▶ Work to be completed
Copy out every line of the data exactly.

— start Dataset excerpts —

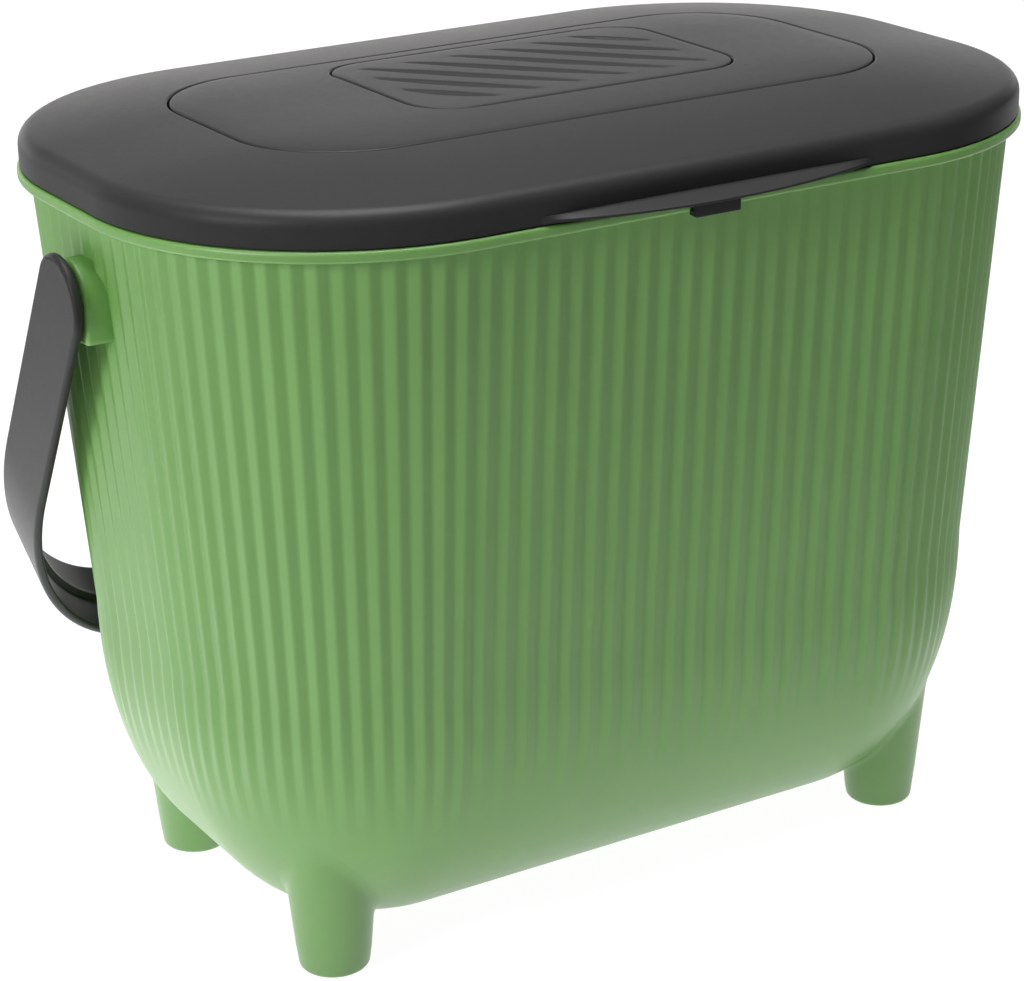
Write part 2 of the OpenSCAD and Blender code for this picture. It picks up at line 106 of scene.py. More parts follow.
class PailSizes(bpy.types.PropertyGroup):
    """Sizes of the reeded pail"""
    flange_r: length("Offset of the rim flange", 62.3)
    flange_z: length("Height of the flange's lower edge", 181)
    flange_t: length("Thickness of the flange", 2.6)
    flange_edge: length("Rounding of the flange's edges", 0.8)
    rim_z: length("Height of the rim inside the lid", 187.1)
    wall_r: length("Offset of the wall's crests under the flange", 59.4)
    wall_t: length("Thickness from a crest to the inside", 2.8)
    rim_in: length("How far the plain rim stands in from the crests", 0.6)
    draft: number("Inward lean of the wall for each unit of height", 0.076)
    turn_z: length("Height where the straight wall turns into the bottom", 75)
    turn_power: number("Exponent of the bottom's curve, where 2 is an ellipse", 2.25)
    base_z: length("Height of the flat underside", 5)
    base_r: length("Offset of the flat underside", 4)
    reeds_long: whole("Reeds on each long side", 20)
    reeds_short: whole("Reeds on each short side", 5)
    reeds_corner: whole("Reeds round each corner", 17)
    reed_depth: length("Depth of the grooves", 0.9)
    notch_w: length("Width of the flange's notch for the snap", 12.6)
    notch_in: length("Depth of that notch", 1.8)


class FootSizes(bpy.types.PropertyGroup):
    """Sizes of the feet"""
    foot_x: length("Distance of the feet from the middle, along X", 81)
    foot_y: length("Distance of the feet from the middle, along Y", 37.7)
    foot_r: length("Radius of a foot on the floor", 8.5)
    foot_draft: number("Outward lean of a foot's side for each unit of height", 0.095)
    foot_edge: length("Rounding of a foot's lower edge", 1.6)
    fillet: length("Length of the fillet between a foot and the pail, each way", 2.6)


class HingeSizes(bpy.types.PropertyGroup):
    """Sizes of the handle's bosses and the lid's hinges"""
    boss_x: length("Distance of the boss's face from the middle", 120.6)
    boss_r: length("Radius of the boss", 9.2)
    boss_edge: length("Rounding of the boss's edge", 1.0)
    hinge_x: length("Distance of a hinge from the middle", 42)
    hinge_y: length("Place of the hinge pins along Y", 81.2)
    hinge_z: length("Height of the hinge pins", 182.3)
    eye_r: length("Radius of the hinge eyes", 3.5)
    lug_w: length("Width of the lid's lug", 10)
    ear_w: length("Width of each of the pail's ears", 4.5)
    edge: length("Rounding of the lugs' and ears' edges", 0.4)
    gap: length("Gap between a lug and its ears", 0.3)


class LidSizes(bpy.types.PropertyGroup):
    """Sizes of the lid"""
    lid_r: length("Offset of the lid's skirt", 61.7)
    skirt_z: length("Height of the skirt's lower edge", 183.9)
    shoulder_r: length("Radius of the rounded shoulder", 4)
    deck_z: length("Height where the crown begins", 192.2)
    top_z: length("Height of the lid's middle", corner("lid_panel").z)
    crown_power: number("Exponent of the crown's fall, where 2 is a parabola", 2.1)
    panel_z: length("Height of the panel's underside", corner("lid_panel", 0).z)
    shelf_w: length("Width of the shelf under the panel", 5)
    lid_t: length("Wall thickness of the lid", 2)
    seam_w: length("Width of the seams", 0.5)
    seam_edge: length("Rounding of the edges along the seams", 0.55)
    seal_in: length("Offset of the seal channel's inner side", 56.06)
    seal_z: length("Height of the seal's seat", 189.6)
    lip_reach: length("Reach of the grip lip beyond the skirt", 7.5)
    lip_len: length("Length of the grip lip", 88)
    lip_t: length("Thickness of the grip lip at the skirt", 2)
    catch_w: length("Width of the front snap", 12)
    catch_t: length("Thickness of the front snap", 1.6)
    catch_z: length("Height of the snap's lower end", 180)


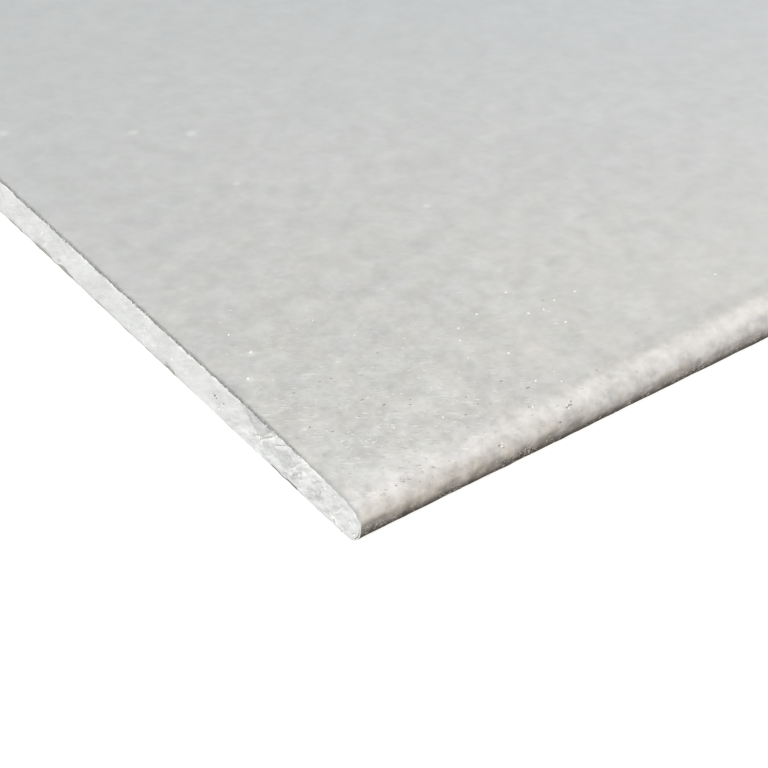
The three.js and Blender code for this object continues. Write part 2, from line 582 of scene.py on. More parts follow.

— end Dataset excerpts —

▶ Exercise answer
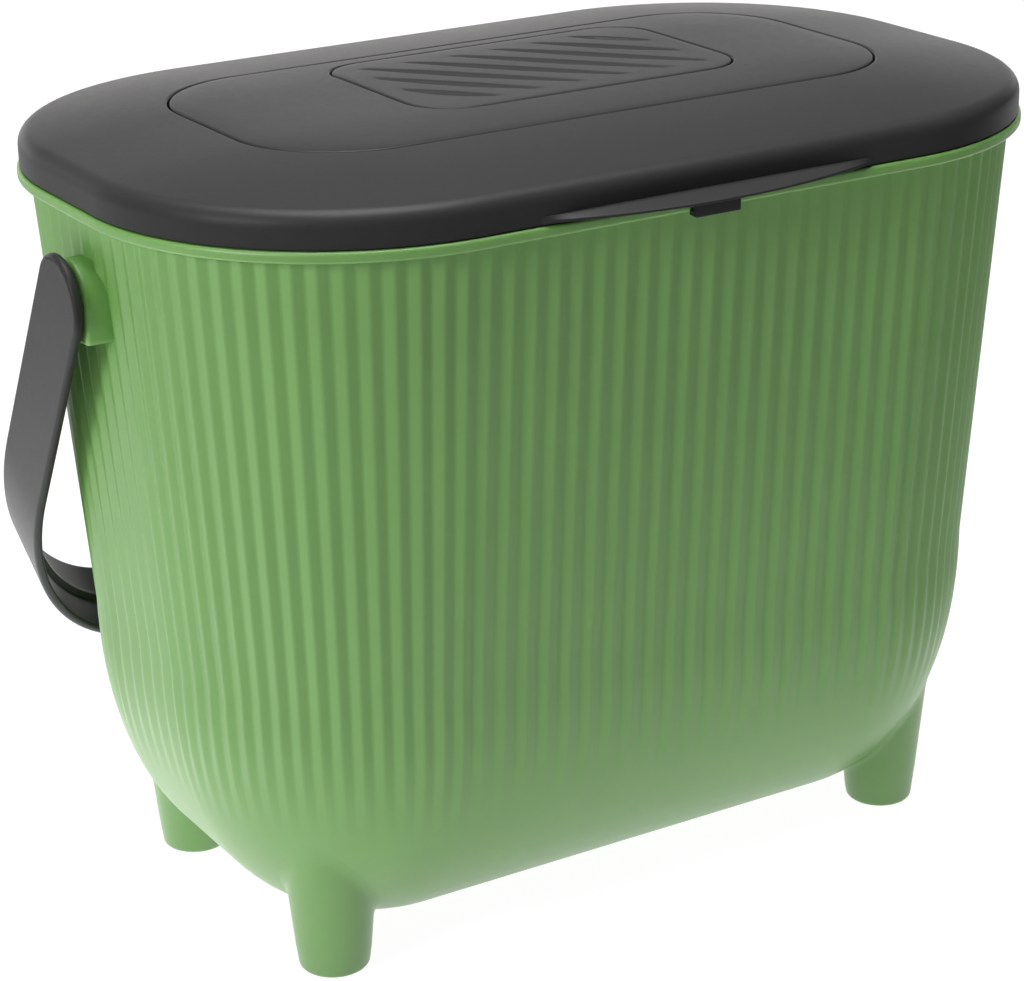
Write part 2 of the OpenSCAD and Blender code for this picture. It picks up at line 106 of scene.py. More parts follow.
class PailSizes(bpy.types.PropertyGroup):
    """Sizes of the reeded pail"""
    flange_r: length("Offset of the rim flange", 62.3)
    flange_z: length("Height of the flange's lower edge", 181)
    flange_t: length("Thickness of the flange", 2.6)
    flange_edge: length("Rounding of the flange's edges", 0.8)
    rim_z: length("Height of the rim inside the lid", 187.1)
    wall_r: length("Offset of the wall's crests under the flange", 59.4)
    wall_t: length("Thickness from a crest to the inside", 2.8)
    rim_in: length("How far the plain rim stands in from the crests", 0.6)
    draft: number("Inward lean of the wall for each unit of height", 0.076)
    turn_z: length("Height where the straight wall turns into the bottom", 75)
    turn_power: number("Exponent of the bottom's curve, where 2 is an ellipse", 2.25)
    base_z: length("Height of the flat underside", 5)
    base_r: length("Offset of the flat underside", 4)
    reeds_long: whole("Reeds on each long side", 20)
    reeds_short: whole("Reeds on each short side", 5)
    reeds_corner: whole("Reeds round each corner", 17)
    reed_depth: length("Depth of the grooves", 0.9)
    notch_w: length("Width of the flange's notch for the snap", 12.6)
    notch_in: length("Depth of that notch", 1.8)


class FootSizes(bpy.types.PropertyGroup):
    """Sizes of the feet"""
    foot_x: length("Distance of the feet from the middle, along X", 81)
    foot_y: length("Distance of the feet from the middle, along Y", 37.7)
    foot_r: length("Radius of a foot on the floor", 8.5)
    foot_draft: number("Outward lean of a foot's side for each unit of height", 0.095)
    foot_edge: length("Rounding of a foot's lower edge", 1.6)
    fillet: length("Length of the fillet between a foot and the pail, each way", 2.6)


class HingeSizes(bpy.types.PropertyGroup):
    """Sizes of the handle's bosses and the lid's hinges"""
    boss_x: length("Distance of the boss's face from the middle", 120.6)
    boss_r: length("Radius of the boss", 9.2)
    boss_edge: length("Rounding of the boss's edge", 1.0)
    hinge_x: length("Distance of a hinge from the middle", 42)
    hinge_y: length("Place of the hinge pins along Y", 81.2)
    hinge_z: length("Height of the hinge pins", 182.3)
    eye_r: length("Radius of the hinge eyes", 3.5)
    lug_w: length("Width of the lid's lug", 10)
    ear_w: length("Width of each of the pail's ears", 4.5)
    edge: length("Rounding of the lugs' and ears' edges", 0.4)
    gap: length("Gap between a lug and its ears", 0.3)


class LidSizes(bpy.types.PropertyGroup):
    """Sizes of the lid"""
    lid_r: length("Offset of the lid's skirt", 61.7)
    skirt_z: length("Height of the skirt's lower edge", 183.9)
    shoulder_r: length("Radius of the rounded shoulder", 4)
    deck_z: length("Height where the crown begins", 192.2)
    top_z: length("Height of the lid's middle", corner("lid_panel").z)
    crown_power: number("Exponent of the crown's fall, where 2 is a parabola", 2.1)
    panel_z: length("Height of the panel's underside", corner("lid_panel", 0).z)
    shelf_w: length("Width of the shelf under the panel", 5)
    lid_t: length("Wall thickness of the lid", 2)
    seam_w: length("Width of the seams", 0.5)
    seam_edge: length("Rounding of the edges along the seams", 0.55)
    seal_in: length("Offset of the seal channel's inner side", 56.06)
    seal_z: length("Height of the seal's seat", 189.6)
    lip_reach: length("Reach of the grip lip beyond the skirt", 7.5)
    lip_len: length("Length of the grip lip", 88)
    lip_t: length("Thickness of the grip lip at the skirt", 2)
    catch_w: length("Width of the front snap", 12)
    catch_t: length("Thickness of the front snap", 1.6)
    catch_z: length("Height of the snap's lower end", 180)


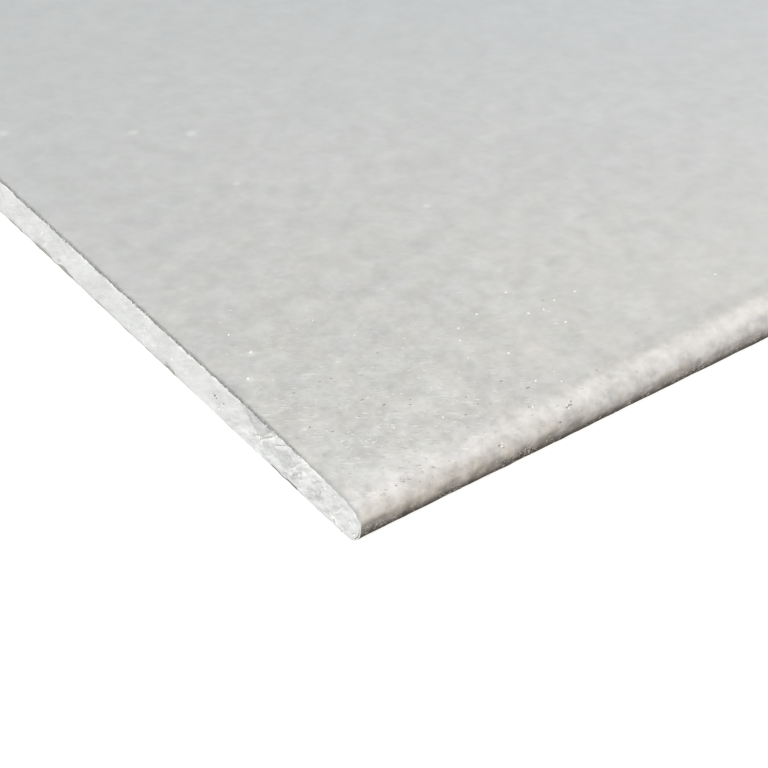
The three.js and Blender code for this object continues. Write part 2, from line 582 of scene.py on. More parts follow.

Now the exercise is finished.